Exercise description:
Copy out the lines of the records below, and only those lines, from the one with "obj.parent = empty" through the one with "return [first +", exactly as they appear.

Entries with model source code:
■ ■ ■ ■ ■

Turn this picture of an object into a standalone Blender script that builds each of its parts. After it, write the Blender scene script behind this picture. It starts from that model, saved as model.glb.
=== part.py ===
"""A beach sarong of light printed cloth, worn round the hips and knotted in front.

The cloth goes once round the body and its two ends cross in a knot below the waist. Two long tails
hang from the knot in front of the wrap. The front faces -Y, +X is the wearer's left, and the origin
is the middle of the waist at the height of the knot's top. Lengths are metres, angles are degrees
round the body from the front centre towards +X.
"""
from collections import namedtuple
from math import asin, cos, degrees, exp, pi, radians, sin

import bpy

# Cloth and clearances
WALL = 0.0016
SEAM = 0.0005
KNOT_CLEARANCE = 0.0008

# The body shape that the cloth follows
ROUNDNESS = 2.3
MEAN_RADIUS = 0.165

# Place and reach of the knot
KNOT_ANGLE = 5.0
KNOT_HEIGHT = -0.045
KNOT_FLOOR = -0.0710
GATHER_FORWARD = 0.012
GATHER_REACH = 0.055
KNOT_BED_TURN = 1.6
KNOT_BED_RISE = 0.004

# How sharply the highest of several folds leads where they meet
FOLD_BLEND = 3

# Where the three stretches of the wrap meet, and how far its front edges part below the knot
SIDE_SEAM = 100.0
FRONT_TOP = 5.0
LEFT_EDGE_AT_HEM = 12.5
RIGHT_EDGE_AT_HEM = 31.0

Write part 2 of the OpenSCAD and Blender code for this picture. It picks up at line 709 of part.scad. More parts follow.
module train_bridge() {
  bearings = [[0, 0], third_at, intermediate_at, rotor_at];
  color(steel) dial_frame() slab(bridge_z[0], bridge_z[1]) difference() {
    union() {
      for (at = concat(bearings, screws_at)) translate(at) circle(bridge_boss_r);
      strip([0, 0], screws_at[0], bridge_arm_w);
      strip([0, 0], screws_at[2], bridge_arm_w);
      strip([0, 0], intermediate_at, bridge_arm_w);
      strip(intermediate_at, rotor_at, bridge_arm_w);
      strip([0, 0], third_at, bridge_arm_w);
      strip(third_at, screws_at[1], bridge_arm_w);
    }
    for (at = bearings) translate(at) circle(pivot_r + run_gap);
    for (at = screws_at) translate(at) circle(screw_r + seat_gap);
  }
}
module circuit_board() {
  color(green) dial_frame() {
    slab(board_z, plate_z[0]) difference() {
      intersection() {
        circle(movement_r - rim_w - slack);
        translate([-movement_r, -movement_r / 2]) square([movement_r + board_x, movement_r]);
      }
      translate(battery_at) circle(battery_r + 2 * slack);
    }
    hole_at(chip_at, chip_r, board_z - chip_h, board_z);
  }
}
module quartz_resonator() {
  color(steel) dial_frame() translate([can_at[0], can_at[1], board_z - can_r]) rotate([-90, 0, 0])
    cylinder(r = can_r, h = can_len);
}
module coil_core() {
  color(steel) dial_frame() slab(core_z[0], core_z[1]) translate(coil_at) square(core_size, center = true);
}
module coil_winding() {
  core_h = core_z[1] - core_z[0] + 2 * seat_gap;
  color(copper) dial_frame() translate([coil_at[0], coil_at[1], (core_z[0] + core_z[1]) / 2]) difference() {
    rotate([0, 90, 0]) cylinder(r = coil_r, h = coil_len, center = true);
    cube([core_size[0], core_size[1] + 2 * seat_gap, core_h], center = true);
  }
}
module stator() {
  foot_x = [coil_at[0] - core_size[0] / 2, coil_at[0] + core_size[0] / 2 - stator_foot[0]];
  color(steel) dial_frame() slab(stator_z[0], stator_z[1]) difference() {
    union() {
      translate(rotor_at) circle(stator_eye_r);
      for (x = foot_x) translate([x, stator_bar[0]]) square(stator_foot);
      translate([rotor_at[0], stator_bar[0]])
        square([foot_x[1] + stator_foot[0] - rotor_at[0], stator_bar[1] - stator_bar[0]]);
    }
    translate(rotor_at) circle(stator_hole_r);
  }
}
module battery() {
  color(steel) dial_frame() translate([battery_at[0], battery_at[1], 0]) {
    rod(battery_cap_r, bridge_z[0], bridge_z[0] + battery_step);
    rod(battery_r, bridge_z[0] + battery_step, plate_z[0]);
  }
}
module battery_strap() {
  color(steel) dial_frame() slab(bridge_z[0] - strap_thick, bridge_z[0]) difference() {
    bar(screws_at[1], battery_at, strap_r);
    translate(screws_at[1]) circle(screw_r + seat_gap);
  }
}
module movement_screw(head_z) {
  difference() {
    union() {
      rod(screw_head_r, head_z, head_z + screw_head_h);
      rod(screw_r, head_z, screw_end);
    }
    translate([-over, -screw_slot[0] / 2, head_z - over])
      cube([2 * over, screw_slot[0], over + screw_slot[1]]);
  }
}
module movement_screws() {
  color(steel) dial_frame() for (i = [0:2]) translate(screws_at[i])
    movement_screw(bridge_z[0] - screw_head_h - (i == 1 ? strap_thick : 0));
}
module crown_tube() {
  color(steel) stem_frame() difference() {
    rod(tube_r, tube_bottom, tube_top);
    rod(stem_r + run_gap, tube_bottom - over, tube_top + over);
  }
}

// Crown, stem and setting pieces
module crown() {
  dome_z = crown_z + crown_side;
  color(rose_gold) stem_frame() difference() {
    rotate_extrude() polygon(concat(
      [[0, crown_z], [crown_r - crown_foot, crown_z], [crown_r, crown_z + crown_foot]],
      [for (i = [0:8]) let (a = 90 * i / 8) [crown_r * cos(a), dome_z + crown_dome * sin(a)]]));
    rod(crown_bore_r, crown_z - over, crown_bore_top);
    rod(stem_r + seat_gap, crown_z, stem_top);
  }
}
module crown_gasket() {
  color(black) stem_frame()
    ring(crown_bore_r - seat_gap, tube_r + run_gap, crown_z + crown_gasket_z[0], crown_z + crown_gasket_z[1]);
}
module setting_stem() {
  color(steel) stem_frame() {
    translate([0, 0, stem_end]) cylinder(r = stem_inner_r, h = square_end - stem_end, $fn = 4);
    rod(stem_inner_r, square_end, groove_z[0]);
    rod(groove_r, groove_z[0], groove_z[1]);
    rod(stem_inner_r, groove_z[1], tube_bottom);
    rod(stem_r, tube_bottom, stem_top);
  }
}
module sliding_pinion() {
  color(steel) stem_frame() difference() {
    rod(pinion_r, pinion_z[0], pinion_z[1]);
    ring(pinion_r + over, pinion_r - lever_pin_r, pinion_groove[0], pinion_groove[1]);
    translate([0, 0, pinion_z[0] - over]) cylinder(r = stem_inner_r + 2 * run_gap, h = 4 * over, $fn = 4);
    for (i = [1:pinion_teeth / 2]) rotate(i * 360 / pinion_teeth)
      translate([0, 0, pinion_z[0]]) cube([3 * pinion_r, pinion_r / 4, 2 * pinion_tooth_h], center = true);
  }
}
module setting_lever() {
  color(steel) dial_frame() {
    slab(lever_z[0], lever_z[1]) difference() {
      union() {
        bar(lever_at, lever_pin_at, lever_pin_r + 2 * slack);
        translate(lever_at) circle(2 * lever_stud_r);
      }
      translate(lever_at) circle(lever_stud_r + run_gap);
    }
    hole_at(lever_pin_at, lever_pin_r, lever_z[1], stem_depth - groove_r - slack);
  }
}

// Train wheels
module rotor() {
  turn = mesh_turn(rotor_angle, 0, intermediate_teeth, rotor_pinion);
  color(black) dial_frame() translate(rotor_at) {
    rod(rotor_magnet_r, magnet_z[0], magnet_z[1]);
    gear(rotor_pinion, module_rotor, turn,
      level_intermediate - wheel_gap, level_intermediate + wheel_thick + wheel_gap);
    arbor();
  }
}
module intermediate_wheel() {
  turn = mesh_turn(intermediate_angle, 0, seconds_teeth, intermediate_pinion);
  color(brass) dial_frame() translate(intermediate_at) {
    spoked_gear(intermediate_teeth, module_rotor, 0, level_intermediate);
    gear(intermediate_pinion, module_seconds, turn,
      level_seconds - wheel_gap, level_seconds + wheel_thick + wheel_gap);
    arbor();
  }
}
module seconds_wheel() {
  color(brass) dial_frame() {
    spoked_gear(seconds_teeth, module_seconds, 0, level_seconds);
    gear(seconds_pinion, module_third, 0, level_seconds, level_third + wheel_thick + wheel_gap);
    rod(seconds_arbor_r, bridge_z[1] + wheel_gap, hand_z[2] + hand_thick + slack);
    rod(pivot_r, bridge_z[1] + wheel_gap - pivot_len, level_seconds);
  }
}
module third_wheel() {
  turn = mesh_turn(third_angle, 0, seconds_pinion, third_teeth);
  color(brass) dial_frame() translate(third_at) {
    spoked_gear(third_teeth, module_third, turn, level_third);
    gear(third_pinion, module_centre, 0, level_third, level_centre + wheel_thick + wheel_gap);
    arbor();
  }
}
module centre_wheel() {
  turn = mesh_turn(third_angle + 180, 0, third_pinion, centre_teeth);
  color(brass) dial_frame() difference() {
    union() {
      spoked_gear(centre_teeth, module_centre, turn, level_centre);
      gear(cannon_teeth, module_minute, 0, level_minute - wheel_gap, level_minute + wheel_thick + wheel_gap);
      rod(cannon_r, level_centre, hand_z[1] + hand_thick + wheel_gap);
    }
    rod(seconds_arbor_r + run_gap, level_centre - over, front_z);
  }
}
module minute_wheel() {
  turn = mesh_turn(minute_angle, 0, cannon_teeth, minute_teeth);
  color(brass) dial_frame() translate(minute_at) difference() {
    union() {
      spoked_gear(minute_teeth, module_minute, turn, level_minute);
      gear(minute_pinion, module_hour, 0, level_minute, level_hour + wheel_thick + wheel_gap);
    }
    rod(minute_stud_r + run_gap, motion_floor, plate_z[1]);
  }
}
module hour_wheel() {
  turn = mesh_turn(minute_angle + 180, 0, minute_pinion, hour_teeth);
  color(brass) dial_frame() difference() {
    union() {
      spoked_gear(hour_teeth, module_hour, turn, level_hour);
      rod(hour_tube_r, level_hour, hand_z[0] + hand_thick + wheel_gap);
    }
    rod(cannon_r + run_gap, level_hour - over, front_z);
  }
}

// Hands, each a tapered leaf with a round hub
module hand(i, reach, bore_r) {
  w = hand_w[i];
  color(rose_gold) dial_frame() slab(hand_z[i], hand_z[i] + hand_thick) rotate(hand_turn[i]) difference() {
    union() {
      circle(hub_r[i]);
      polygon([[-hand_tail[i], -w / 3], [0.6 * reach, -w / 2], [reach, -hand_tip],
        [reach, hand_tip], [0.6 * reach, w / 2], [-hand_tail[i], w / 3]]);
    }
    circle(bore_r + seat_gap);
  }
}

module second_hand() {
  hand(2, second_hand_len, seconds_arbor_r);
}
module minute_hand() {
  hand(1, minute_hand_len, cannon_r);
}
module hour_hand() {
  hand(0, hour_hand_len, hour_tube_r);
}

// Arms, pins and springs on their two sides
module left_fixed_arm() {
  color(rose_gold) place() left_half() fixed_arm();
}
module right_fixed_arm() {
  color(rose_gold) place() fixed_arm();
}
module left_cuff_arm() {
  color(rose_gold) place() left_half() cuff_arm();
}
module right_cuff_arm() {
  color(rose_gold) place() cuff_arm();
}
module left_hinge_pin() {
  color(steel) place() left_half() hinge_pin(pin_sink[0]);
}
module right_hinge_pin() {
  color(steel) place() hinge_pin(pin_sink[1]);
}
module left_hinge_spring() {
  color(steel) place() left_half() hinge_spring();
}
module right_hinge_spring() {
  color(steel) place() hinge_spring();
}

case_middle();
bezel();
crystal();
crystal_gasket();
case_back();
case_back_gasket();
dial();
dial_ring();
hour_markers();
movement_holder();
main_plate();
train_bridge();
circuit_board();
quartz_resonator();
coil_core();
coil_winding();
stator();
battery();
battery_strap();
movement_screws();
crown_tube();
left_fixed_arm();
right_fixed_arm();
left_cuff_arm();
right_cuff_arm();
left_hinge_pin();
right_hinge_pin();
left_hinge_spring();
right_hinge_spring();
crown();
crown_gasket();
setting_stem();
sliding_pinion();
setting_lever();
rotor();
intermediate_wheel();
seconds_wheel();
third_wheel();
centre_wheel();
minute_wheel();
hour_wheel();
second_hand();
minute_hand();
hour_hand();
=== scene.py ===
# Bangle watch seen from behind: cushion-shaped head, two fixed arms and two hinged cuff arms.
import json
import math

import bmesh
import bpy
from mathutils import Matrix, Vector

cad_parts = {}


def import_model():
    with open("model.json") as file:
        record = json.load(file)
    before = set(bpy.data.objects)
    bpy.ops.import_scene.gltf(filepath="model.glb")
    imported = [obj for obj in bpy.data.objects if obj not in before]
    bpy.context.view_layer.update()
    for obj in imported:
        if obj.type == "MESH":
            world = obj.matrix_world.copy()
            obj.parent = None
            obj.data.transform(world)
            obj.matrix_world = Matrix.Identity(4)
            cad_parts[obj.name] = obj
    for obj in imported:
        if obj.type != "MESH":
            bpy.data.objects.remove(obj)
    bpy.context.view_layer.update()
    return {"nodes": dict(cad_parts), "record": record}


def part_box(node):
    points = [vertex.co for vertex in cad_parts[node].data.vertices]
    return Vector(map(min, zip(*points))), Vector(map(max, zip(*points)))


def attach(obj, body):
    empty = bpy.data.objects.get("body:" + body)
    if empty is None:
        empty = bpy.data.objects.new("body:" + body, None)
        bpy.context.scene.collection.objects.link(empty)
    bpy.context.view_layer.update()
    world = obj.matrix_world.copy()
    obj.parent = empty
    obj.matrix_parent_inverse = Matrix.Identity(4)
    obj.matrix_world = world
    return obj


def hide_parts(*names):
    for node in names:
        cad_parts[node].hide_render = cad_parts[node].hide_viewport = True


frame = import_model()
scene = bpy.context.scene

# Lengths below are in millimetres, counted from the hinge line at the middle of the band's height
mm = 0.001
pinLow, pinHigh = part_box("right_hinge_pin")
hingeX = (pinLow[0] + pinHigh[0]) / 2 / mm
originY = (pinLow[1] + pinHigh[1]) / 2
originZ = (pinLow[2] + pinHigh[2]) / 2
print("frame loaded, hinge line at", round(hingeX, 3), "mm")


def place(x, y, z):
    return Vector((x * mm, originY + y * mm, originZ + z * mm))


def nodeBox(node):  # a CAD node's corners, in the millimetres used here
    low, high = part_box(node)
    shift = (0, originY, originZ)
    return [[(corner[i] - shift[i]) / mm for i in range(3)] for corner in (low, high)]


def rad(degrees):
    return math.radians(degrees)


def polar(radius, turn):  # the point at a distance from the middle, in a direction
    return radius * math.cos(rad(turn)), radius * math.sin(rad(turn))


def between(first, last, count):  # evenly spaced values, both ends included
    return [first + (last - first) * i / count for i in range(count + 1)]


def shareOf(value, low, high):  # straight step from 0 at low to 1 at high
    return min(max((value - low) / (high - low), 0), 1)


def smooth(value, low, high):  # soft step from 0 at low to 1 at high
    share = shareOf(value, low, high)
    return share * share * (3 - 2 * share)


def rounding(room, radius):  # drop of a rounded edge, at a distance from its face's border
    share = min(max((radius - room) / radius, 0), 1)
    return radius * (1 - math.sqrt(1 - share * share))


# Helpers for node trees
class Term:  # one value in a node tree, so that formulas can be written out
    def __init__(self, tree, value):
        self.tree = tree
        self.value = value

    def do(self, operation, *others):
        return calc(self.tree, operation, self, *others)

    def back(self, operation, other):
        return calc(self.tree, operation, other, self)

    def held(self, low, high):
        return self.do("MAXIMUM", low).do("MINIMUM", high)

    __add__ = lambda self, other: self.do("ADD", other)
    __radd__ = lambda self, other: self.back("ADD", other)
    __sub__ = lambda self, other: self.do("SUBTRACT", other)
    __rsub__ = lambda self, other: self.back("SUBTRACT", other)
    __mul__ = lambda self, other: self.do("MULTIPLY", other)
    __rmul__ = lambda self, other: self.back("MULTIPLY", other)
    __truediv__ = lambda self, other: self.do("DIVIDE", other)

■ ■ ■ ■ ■

Completed exercise:
    obj.parent = empty
    obj.matrix_parent_inverse = Matrix.Identity(4)
    obj.matrix_world = world
    return obj


def hide_parts(*names):
    for node in names:
        cad_parts[node].hide_render = cad_parts[node].hide_viewport = True


frame = import_model()
scene = bpy.context.scene

# Lengths below are in millimetres, counted from the hinge line at the middle of the band's height
mm = 0.001
pinLow, pinHigh = part_box("right_hinge_pin")
hingeX = (pinLow[0] + pinHigh[0]) / 2 / mm
originY = (pinLow[1] + pinHigh[1]) / 2
originZ = (pinLow[2] + pinHigh[2]) / 2
print("frame loaded, hinge line at", round(hingeX, 3), "mm")


def place(x, y, z):
    return Vector((x * mm, originY + y * mm, originZ + z * mm))


def nodeBox(node):  # a CAD node's corners, in the millimetres used here
    low, high = part_box(node)
    shift = (0, originY, originZ)
    return [[(corner[i] - shift[i]) / mm for i in range(3)] for corner in (low, high)]


def rad(degrees):
    return math.radians(degrees)


def polar(radius, turn):  # the point at a distance from the middle, in a direction
    return radius * math.cos(rad(turn)), radius * math.sin(rad(turn))


def between(first, last, count):  # evenly spaced values, both ends included
    return [first + (last - first) * i / count for i in range(count + 1)]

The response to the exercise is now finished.